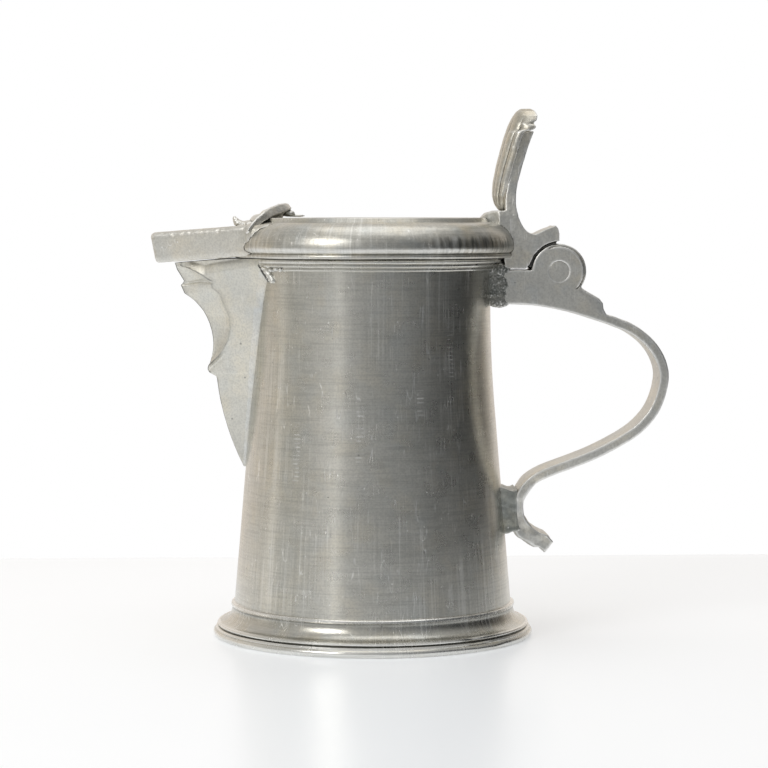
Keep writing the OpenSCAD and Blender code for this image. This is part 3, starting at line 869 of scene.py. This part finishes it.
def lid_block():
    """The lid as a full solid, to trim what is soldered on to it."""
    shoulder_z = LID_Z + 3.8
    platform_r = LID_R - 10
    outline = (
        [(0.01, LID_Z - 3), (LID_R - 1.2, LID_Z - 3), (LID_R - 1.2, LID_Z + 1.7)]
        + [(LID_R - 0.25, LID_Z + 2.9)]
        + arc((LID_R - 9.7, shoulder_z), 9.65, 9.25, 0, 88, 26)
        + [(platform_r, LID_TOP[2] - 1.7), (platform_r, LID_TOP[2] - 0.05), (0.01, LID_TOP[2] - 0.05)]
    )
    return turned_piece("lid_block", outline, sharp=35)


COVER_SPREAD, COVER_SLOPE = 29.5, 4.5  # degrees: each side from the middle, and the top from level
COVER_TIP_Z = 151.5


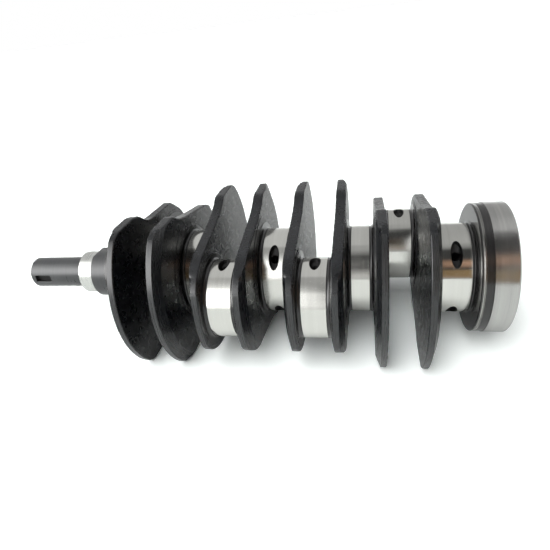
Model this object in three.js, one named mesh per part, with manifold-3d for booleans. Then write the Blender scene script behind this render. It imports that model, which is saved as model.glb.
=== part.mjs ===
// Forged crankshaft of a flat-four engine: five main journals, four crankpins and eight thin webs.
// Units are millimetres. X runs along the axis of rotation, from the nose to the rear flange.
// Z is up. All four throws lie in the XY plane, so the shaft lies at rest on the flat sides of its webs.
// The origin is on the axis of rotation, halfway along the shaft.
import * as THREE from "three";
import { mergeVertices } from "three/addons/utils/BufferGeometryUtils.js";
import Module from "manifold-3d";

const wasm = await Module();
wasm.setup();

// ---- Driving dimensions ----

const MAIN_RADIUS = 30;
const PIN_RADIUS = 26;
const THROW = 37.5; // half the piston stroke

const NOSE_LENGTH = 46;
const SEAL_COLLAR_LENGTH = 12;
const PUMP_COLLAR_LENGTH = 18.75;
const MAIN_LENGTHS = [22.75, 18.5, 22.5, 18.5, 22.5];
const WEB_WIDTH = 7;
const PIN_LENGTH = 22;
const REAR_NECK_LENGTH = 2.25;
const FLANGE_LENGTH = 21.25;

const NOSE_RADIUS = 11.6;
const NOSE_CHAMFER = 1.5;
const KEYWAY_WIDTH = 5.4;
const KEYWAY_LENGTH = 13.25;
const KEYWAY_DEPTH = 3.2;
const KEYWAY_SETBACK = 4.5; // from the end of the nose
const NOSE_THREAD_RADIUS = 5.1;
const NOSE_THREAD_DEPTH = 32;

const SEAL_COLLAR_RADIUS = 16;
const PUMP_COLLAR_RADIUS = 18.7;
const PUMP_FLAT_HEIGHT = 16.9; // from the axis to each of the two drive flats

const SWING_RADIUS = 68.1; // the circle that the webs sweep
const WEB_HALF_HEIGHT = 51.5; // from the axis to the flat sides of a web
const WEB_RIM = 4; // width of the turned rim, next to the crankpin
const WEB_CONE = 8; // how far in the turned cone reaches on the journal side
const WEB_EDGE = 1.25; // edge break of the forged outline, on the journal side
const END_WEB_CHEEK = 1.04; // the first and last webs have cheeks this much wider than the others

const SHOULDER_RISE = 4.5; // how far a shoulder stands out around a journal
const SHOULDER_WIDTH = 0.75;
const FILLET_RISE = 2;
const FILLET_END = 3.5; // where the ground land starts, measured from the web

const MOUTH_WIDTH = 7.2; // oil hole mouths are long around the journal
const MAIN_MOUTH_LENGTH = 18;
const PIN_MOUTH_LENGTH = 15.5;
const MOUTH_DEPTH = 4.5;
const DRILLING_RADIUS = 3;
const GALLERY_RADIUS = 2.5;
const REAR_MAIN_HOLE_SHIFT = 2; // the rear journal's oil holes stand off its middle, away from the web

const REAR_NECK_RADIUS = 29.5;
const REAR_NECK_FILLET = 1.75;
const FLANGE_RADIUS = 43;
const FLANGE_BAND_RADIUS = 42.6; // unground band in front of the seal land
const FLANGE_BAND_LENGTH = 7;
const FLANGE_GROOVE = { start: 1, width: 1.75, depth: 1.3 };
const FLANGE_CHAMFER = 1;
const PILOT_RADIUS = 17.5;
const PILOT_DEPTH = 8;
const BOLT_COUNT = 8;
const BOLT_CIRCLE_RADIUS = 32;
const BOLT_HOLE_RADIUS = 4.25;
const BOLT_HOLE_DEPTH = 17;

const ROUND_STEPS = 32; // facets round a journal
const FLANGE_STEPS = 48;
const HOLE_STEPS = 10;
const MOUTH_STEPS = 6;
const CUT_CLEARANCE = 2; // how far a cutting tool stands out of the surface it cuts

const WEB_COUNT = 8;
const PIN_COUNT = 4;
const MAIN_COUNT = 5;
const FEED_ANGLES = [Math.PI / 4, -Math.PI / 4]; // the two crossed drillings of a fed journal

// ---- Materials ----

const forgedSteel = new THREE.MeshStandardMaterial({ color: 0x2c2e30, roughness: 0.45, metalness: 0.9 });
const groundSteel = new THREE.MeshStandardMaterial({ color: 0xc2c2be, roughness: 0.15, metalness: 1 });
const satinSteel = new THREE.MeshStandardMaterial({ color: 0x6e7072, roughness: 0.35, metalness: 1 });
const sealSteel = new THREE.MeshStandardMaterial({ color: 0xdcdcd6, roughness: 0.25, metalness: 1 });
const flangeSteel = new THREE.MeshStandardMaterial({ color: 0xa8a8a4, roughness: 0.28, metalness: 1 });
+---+
TASK BRIEF:
Copy the records above exactly, beginning at the line that contains "Model this object" and stopping after the line that contains "const PUMP_FLAT_HEIGHT = 16.9;".

EXERCISE SOLUTION:
Model this object in three.js, one named mesh per part, with manifold-3d for booleans. Then write the Blender scene script behind this render. It imports that model, which is saved as model.glb.
=== part.mjs ===
// Forged crankshaft of a flat-four engine: five main journals, four crankpins and eight thin webs.
// Units are millimetres. X runs along the axis of rotation, from the nose to the rear flange.
// Z is up. All four throws lie in the XY plane, so the shaft lies at rest on the flat sides of its webs.
// The origin is on the axis of rotation, halfway along the shaft.
import * as THREE from "three";
import { mergeVertices } from "three/addons/utils/BufferGeometryUtils.js";
import Module from "manifold-3d";

const wasm = await Module();
wasm.setup();

// ---- Driving dimensions ----

const MAIN_RADIUS = 30;
const PIN_RADIUS = 26;
const THROW = 37.5; // half the piston stroke

const NOSE_LENGTH = 46;
const SEAL_COLLAR_LENGTH = 12;
const PUMP_COLLAR_LENGTH = 18.75;
const MAIN_LENGTHS = [22.75, 18.5, 22.5, 18.5, 22.5];
const WEB_WIDTH = 7;
const PIN_LENGTH = 22;
const REAR_NECK_LENGTH = 2.25;
const FLANGE_LENGTH = 21.25;

const NOSE_RADIUS = 11.6;
const NOSE_CHAMFER = 1.5;
const KEYWAY_WIDTH = 5.4;
const KEYWAY_LENGTH = 13.25;
const KEYWAY_DEPTH = 3.2;
const KEYWAY_SETBACK = 4.5; // from the end of the nose
const NOSE_THREAD_RADIUS = 5.1;
const NOSE_THREAD_DEPTH = 32;

const SEAL_COLLAR_RADIUS = 16;
const PUMP_COLLAR_RADIUS = 18.7;
const PUMP_FLAT_HEIGHT = 16.9; // from the axis to each of the two drive flats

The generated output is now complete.